Virginia reawakens the South's Confederate ghosts

Nathan Bedford Forrest.jpgWhen Virginia Gov. Bob McDonnell declared April as the state's Confederate History Month, Republican operatives likely thought it was a safe and symbolic gesture that would please the state's older conservatives.

Instead, it's exploded into a national news story, raising sharp questions about how race is used in politics -- and how the South's Confederate past still haunts its political present.

The biggest scandal is what McDonnell's proclamation left out: Not once, in five "whereas" clauses, did it mention slavery. McDonnell batted away criticism about the oversight, saying:
"There were any number of aspects to that conflict between the states. Obviously, it involved slavery. It involved other issues. But I focused on the ones I thought were most significant for Virginia."
Which apparently didn't include 4 million African-Americans held in slavery. By the end of the day, after critics including the GOP-inclined Richmond Times-Dispatch denounced him, McDonnell shifted gears and added another clause stating "the institution of slavery led to this war and was an evil and inhumane practice."

But it was too little, too late -- and didn't hide the fact that McDonnell's "omission" wasn't an accident: As Adam Sorensen at Time points out, earlier Republican proclamations for Confederate History Month did include references to slavery; McDonnell just cut them out of his version.


For Southerners, the McDonnell affair is hardly Big News. As historian James Loewen documented in his excellent book Lies Across America, Southern states are filled with thousands of historical markers, tourist sites and other remembrances of the Confederacy that downplay, or entirely omit, the essential racism behind the Confederate project.

The end result is that Southerners grow up surrounded by one-sided history, etched into the very landscape. Attempts to romanticize and rehabilitate the Confederate past can take on near-comical proportions. As Loewen wrote for Southern Exposure magazine in 2000:
Although many Confederates were conquered in spirit in 1865, between about 1890 and 1930, neo-Confederates declared victory on the landscape all across the United States, including places that never existed or never were Confederate during the war. A Confederate monument dominates the lawn of the east Bolivar County courthouse in Cleveland, Mississippi, for example, "To the memory of our Confederate dead, 1861-65." The only problem is, Cleveland, Mississippi, had no Confederate dead. Cleveland did not exist during the Civil War or for some decades afterwards.
Even when historically accurate, these ever-present memorials usually go beyond remembering Confederate "heritage" and end up glorifying the Confederacy.

Consider the Arlington Confederate Monument, where even President Obama felt obliged to lay a wreath in 2009, like presidents before him. As leading neo-Confederate scholar Ed Sebesta pointed out in a letter to Obama at the time, the goal of the monument was not just to remember the Confederate dead, but to champion the Confederate cause.

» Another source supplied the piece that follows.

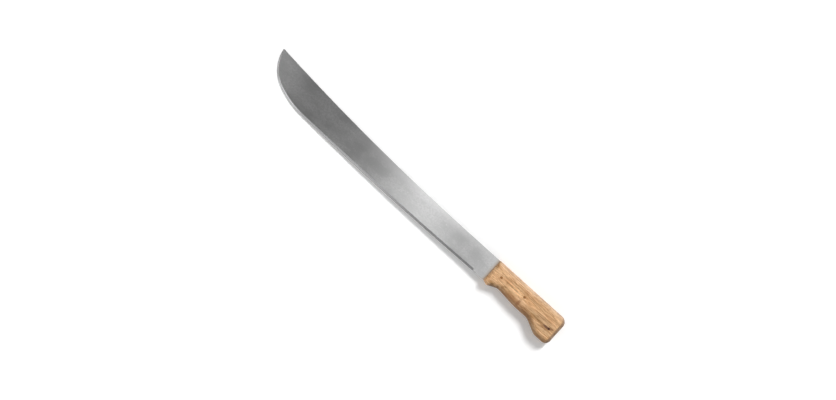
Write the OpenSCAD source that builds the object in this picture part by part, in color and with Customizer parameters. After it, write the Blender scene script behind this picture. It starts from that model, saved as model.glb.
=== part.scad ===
// Machete: a sheet steel blade whose full tang is held between two wooden scales by three
// peened pins. X runs from the pommel to the point, Y from the back to the cutting edge and
// Z through the thickness. The origin is under the middle of the outline, on the plane of the
// lower scale's outer face.

/* [Blade] */
// Length of the blade ahead of the handle
blade_len = 454.5; // [400:0.5:520]
// Thickness of the steel sheet
blade_t = 2.2; // [1.6:0.1:4]
// Width of the blade where it leaves the handle
heel_w = 38; // [36:0.5:40]
// Distance ahead of the handle of the middle of the bend in the back
back_bend_at = 262; // [200:1:300]
// Radius of the bend in the back
back_r = 3850; // [1500:50:4500]
// How far the point lies beyond the line of the back
point_rise = 18.6; // [6:0.2:24]
// Distance ahead of the handle of the middle of the long bow in the edge
bow_at = 215; // [160:1:240]
// How far the corner of the bow lies below the heel
bow_drop = 4.2; // [1:0.1:6]
// Radius of the long bow in the edge
bow_r = 6000; // [2000:100:8000]
// Distance of the belly's corner behind the point
belly_back = 61; // [50:0.1:80]
// Depth of the belly's corner below the line of the back
belly_w = 37.2; // [34:0.1:41]
// Radius of the belly
belly_r = 140; // [60:5:150]
// Distance of the nose's corner behind the point
nose_back = 7.4; // [4:0.1:12]
// Depth of the nose's corner below the line of the back
nose_w = 14.8; // [8:0.2:18]
// Radius of the nose
nose_r = 57; // [20:1:64]

/* [Cutting edge] */
// Width of the ground bevel along the edge
bevel_w = 3.6; // [2:0.1:6]
// Width of the ground bevel at the point
bevel_tip_w = 1.7; // [1:0.1:3.6]
// Distance ahead of the handle at which the ground bevel starts to narrow
narrow_at = 290; // [250:5:380]
// Thickness that is left at the edge
edge_t = 0.3; // [0.1:0.05:0.8]
// Length of the unground heel ahead of the handle
heel_len = 20; // [8:0.5:40]
// Length over which the bevel runs out at the heel
runout_len = 2.4; // [1:0.1:6]

/* [Handle] */
// Length of the handle
handle_len = 135.8; // [128:0.2:150]
// Thickness of each scale
scale_t = 10.2; // [8:0.1:14]
// How far the scales stand out past the tang
overhang = 0.75; // [0.2:0.05:1.2]
// Width of the rounded border of each scale
border_w = 6; // [2:0.1:7]
// Depth of the rounded border of each scale
border_h = 6.4; // [2:0.1:7]
// Radius of the corners at the front of the handle
front_r = 1.2; // [0.4:0.1:2]
// Distance of the finger lip behind the front
lip_at = 7.5; // [7:0.1:9]
// How far the finger lip hangs below the heel of the blade
lip_drop = 3; // [1.5:0.1:4]
// Radius of the finger lip
lip_r = 5; // [2:0.5:6]
// Distance of the forefinger notch behind the front
notch_at = 24; // [22:0.5:30]
// Width of the handle at the forefinger notch
notch_w = 34.1; // [31:0.1:37]
// Radius of the forefinger notch
notch_r = 11; // [5:0.5:20]
// Distance of the palm swell behind the front
palm_at = 61; // [50:0.5:66]
// Width of the handle at the palm swell
palm_w = 37.6; // [35:0.1:41]
// Radius of the palm swell
palm_r = 120; // [60:5:160]
// Width of the handle where the flare of the pommel begins
neck_w = 37.4; // [35:0.1:41]
// Radius of the hollow where the flare begins
neck_r = 20; // [8:1:26]
// Length of the flare
flare_len = 24; // [20:0.5:27]
// Width of the pommel
pommel_w = 48.9; // [45:0.1:55]
// Length of the pommel from the flare to the rear end
pommel_len = 25.3; // [22:0.1:28]
// Radius between the flare and the pommel
flare_r = 14; // [4:1:20]
// Radius of the pommel's corner on the side of the back
pommel_back_r = 11; // [7:0.5:14]
// Radius of the pommel's corner on the side of the edge
pommel_edge_r = 9; // [7:0.5:11]

/* [Pins] */
// Diameter of the pins
pin_d = 3.2; // [2.4:0.1:4.2]
// Diameter of the peened heads
head_d = 4.6; // [4.4:0.1:7]
// Depth of the peened heads
head_h = 1.2; // [0.8:0.1:2]
// Clearance round a pin in its hole
pin_gap = 0.05; // [0.02:0.01:0.15]
// Distance of the front pin behind the front of the handle
front_pin_at = 17.9; // [14:0.1:26]
// Distance of the front pin from the back of the handle
front_pin_in = 18.1; // [13:0.1:21]
// Distance of the middle pin behind the front of the handle
middle_pin_at = 63.2; // [50:0.1:76]
// Distance of the middle pin from the back of the handle
middle_pin_in = 16.8; // [13:0.1:21]
// Distance of the rear pin from the rear end of the handle
rear_pin_at = 14; // [12:0.1:20]
// Distance of the rear pin from the back of the handle
rear_pin_in = 27.3; // [14:0.1:30]

/* [Hidden] */

steel = "#b4b6b5";
wood = "#d0a982";
dark_iron = "#5b4636";

// An arc has a point at least every arc_turn degrees and every arc_run mm.
arc_turn = 5;
arc_run = 35;
// Part of a straight side that the arcs at its two ends may take up
side_share = 0.96;
// Smallest radius that is left at a corner moved inwards
corner_r = 0.3;
border_rings = 6;
runout_steps = 4;
$fn = 48;

handle_t = 2 * scale_t + blade_t;
mid_z = handle_t / 2;
rear_x = -handle_len;
pommel_x = rear_x + pommel_len;
neck_x = pommel_x + flare_len;
belly_x = blade_len - belly_back;
nose_x = blade_len - nose_back;

// An outline is a list of corners [x, y, radius], anticlockwise, with the inside on the left.
// The back of the blade lies along y = 0, and the front of the handle is at x = 0.
function across(w) = w - overhang;
handle_corners = [
    [rear_x, across(0), pommel_back_r],
    [0, across(0), front_r],
    [0, heel_w, front_r],
    [-lip_at, heel_w + lip_drop, lip_r],
    [-notch_at, across(notch_w), notch_r],
    [-palm_at, across(palm_w), palm_r],
    [neck_x, across(neck_w), neck_r],
    [pommel_x, across(pommel_w), flare_r],
    [rear_x, across(pommel_w), pommel_edge_r]
];

function after(c, i) = c[(i + 1) % len(c)];
function before(c, i) = c[(i + len(c) - 1) % len(c)];
function flat(corner) = [corner[0], corner[1]];
function left(v) = [-v[1], v[0]];
function turned(v, a) = [v[0] * cos(a) - v[1] * sin(a), v[0] * sin(a) + v[1] * cos(a)];
function heading(a, b) = (flat(b) - flat(a)) / norm(flat(b) - flat(a));
function side_in(c, i) = heading(before(c, i), c[i]);
function side_out(c, i) = heading(c[i], after(c, i));
function side_len(c, i) = norm(flat(after(c, i)) - flat(c[i]));
// A left turn is positive, and is an outward corner.
function bend(c, i) = atan2(cross(side_in(c, i), side_out(c, i)), side_in(c, i) * side_out(c, i));

// Length of each side that a corner's arc takes, less where two arcs would meet
function reach(c, i) = c[i][2] * tan(abs(bend(c, i)) / 2);
function room(c, i) =
    min(1, side_share * side_len(c, i) / max(corner_r, reach(c, i) + reach(c, (i + 1) % len(c))));
function fitted(c, i) = reach(c, i) * min(room(c, i), room(c, (i + len(c) - 1) % len(c)));

function steps(c) = [for (i = [0 : len(c) - 1]) let (a = abs(bend(c, i)))
    c[i][2] == 0 ? 0 : ceil(max(a / arc_turn, c[i][2] * a * PI / 180 / arc_run))];

function arc(c, i, n) = let (
        r = fitted(c, i) / tan(abs(bend(c, i)) / 2),
        side = left(side_in(c, i)) * sign(bend(c, i)) * r,
        start = flat(c[i]) - side_in(c, i) * fitted(c, i)
    ) [for (k = [0 : n]) start + side - turned(side, bend(c, i) * k / n)];
function rounded(c, n) = [for (i = [0 : len(c) - 1]) each n[i] == 0 ? [flat(c[i])] : arc(c, i, n[i])];

// The corners moved inwards by d, with each arc about the same centre as before
function inset(c, d) = [for (i = [0 : len(c) - 1]) let (
        a = bend(c, i),
        p = flat(c[i]) + turned(left(side_in(c, i)), a / 2) * d / cos(a / 2)
    ) [p[0], p[1], max(c[i][2] - sign(a) * d, corner_r)]];

// The tang is the handle's outline moved inwards by the overhang, open at the front.
tang_corners = inset(handle_corners, overhang);
runout = [for (k = [runout_steps : -1 : 0]) heel_len + runout_len * k / runout_steps];
blade_corners = concat(
    [
        tang_corners[0],
        [back_bend_at, 0, back_r],
        [blade_len, -point_rise, 0],
        [nose_x, nose_w, nose_r],
        [belly_x, belly_w, belly_r],
        [bow_at, heel_w + bow_drop, bow_r]
    ],
    [for (x = runout) [x, heel_w + bow_drop * x / bow_at, 0]],
    [[0, heel_w, front_r]],
    [for (i = [3 : len(tang_corners) - 1]) tang_corners[i]]
);
blade_steps = steps(blade_corners);
edge_line = rounded(blade_corners, blade_steps);

// The ground bevel runs from the point, where the arcs of the back end, to the runout.
point_i = blade_steps[0] + blade_steps[1] + 2;
point_angle = 180 - bend(blade_corners, 2);
bevel_end_i = point_i + blade_steps[3] + blade_steps[4] + blade_steps[5] + 3 + len(runout);
function bevel_depth(x) = x > heel_len + runout_len ? 1
    : sqrt(max(0, 1 - pow(1 - (x - heel_len) / runout_len, 2)));
function bevel_at(x) = bevel_depth(x)
    * (bevel_w + (bevel_tip_w - bevel_w) * max(0, x - narrow_at) / (blade_len - narrow_at));
function inward(c, i) = left(heading(before(c, i), after(c, i)));
flat_line = [for (i = [0 : len(edge_line) - 1]) let (p = edge_line[i])
    i == point_i ? p - side_in(edge_line, i) * bevel_tip_w / sin(point_angle)
    : i > point_i && i <= bevel_end_i ? p + inward(edge_line, i) * bevel_at(p[0])
    : p];

handle_steps = steps(handle_corners);
handle_line = rounded(handle_corners, handle_steps);
outline_y = [for (p = concat(edge_line, handle_line)) p[1]];
middle = [(blade_len - handle_len) / 2, (min(outline_y) + max(outline_y)) / 2, 0];
module seat() translate(-middle) children();

function at_z(line, z) = [for (p = line) [p[0], p[1], z]];

// A solid through rings of as many points each, lowest ring first, closed by flat faces
module stacked(rings) {
    n = len(rings[0]);
    top = (len(rings) - 1) * n;
    walls = [for (r = [0 : n : top - n]) for (i = [0 : n - 1]) let (j = (i + 1) % n)
        each [[r + i, r + n + j, r + j], [r + i, r + n + i, r + n + j]]];
    polyhedron(
        points = [for (ring = rings) each ring],
        faces = concat([[for (i = [0 : n - 1]) i]], walls, [[for (i = [n - 1 : -1 : 0]) top + i]])
    );
}

pins = [
    [-front_pin_at, across(front_pin_in), mid_z],
    [-middle_pin_at, across(middle_pin_in), mid_z],
    [rear_x + rear_pin_at, across(rear_pin_in), mid_z]
];

// A pin about its own middle, with a cone peened into each scale: gap widens it all round,
// and past carries the cones on beyond the scales.
module pin_form(gap = 0, past = 0) {
    cone = (head_d - pin_d) / 2 / head_h;
    shank_r = pin_d / 2 + gap;
    shank_z = handle_t / 2 - head_h;
    end_r = shank_r + cone * (head_h + past);
    end_z = handle_t / 2 + past;
    rotate_extrude() polygon([
        [0, -end_z], [end_r, -end_z], [shank_r, -shank_z], [shank_r, shank_z], [end_r, end_z], [0, end_z]
    ]);
}

module pin_holes() for (p = pins) translate(p) pin_form(pin_gap, head_h);

// One scale on the plane of the tang's face, with its flat outer face up
module scale_form() stacked(concat(
    [at_z(handle_line, 0)],
    [for (k = [0 : border_rings]) let (a = 90 * k / border_rings)
        at_z(rounded(inset(handle_corners, border_w * (1 - cos(a))), handle_steps),
            scale_t - border_h * (1 - sin(a)))]
));

module blade() color(steel) seat() difference() {
    translate([0, 0, mid_z]) stacked([
        at_z(flat_line, -blade_t / 2), at_z(edge_line, -edge_t / 2),
        at_z(edge_line, edge_t / 2), at_z(flat_line, blade_t / 2)
    ]);
    pin_holes();
}

module top_scale() color(wood) seat() difference() {
    translate([0, 0, mid_z + blade_t / 2]) scale_form();
    pin_holes();
}

module bottom_scale() color(wood) seat() difference() {
    translate([0, 0, mid_z - blade_t / 2]) mirror([0, 0, 1]) scale_form();
    pin_holes();
}

module pin(i) color(dark_iron) seat() translate(pins[i]) pin_form();

blade();
top_scale();
bottom_scale();
pin(0);  // front_pin
pin(1);  // middle_pin
pin(2);  // rear_pin
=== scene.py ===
import cmath
import math

import bmesh
import bpy
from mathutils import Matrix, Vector, noise


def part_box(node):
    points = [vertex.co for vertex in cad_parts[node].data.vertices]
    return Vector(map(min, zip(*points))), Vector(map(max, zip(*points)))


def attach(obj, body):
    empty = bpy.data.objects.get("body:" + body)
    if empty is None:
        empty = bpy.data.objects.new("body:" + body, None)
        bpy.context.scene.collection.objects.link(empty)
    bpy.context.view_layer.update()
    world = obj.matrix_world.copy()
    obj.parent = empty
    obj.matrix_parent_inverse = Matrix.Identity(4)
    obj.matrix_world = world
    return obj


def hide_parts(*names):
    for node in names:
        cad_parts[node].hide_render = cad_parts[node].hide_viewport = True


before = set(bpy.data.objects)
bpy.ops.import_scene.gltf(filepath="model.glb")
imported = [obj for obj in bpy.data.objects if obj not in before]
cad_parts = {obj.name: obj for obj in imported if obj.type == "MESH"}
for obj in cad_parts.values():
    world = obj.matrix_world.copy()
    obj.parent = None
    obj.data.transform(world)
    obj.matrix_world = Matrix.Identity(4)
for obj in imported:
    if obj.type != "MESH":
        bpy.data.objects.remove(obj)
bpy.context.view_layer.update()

# Blade
# One strip of rolled carbon steel sheet, sheared to its outline and deburred, with a narrow bevel
# ground along the belly on both sides. Behind the handle's front it runs on as a full tang.
# Sizes are in mm. x = 0 is the front of the handle, y = 0 the straight back, z = 0 mid-sheet.
MM = 0.001
BLADE_LEN = 454.5
BACK_BEND_AT = 262
BACK_R = 3850
POINT_RISE = 18.6
POINT_R = 0.8
HEEL_W = 38
BOW_AT = 215
BOW_DROP = 4.2
BOW_R = 6000
BELLY_BACK = 61
BELLY_W = 37.2
BELLY_R = 140
NOSE_BACK = 7.4
NOSE_W = 14.8
NOSE_R = 57
BEVEL_W = 3.6
BEVEL_TIP_W = 1.7
NARROW_AT = 290
BEVEL_WAVE = 0.1
BEVEL_WAVE_LEN = 30
EDGE_T = 0.3
HEEL_LEN = 20
RUNOUT_LEN = 3
# Width of a painted warm reflection of the wood in front of the handle, and of painted shade in the
# corner there
WOOD_REFLECTION_W = 5.5
GAP_SHADE_W = 2.2
# A painted brighter sheen along the back: its width, where it starts to fade, where it has gone, and
# its most
BACK_SHEEN_W = 14
BACK_SHEEN_FADE = BACK_BEND_AT - 30
BACK_SHEEN_TO = BACK_BEND_AT + 40
BACK_SHEEN_SHARE = 0.3
SHEAR_R = 0.12

# The handle's outline, which the tang follows a little inside
HANDLE_LEN = 135.8
OVERHANG = 0.75
FRONT_R = 1.2
LIP_AT = 7.5
LIP_DROP = 3
LIP_R = 5
NOTCH_AT = 24
NOTCH_W = 34.1
NOTCH_R = 11
PALM_AT = 61
PALM_W = 37.6
PALM_R = 120
POMMEL_LEN = 25.3
FLARE_LEN = 24
NECK_W = 37.4
NECK_R = 20
POMMEL_W = 48.9
FLARE_R = 14
POMMEL_BACK_R = 11
POMMEL_EDGE_R = 9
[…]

Indeed, the Arlington monument's Latin motto is "Victrix causea Diis placuit, sed victa Catoni." That translates into, "The winning cause pleased the Gods, but the losing cause pleased Cato" -- the implication being that Cato, the stoic advocate of "freedom," would have sided with the Confederacy, a sentiment that descendants of slaves would find deeply ironic.

The same is true with the Museum of the Confederacy, also in Virginia. As Southern Exposure reported in 2000, future President George W. Bush was a donor to the museum's annual Confederate ball, which each year draws hundreds of all-white guests in period costumes.

But the Museum of the Confederacy is hardly an innocent history operation: Its store is stocked with far-right literature on race and politics, including books by neo-Confederate ideologue Ludwell Johnson, who in 1993 was appointed as a "museum fellow" -- author of "Is the Confederacy Obsolete?" and other calls for revival of the old Southern system.

Sometimes, the racial motives of neo-Confederate remembrances are subtle. Other times, they are crystal clear, as with the the decision by white leaders to adopt Confederate flags in Georgia (1956) and South Carolina (1962). Today, historians agree these were moves were timed to protest the growing civil rights movement and its challenge to Jim Crow.

So McDonnell's antics and appeals to Southern white racial resentment are hardly new, or news, in the South.

But the scandal does pose hard questions for conservatives: How will such thinly-veiled racial codes by Southern politicians play out nationally? What does this mean for their efforts to reach moderates and independents?

And as the South and country grow more racially and ethnically diverse, how do appeals to Old South racial politics help conservatives' long-term political prospects?

IMAGE: Painting of Nathan Bedford Forrest, leader of the Ku Klux Klan in Tennessee and Confederate cavalry leader. Forrest has more historical markers in the country than any other figure, according to historian James Loewen.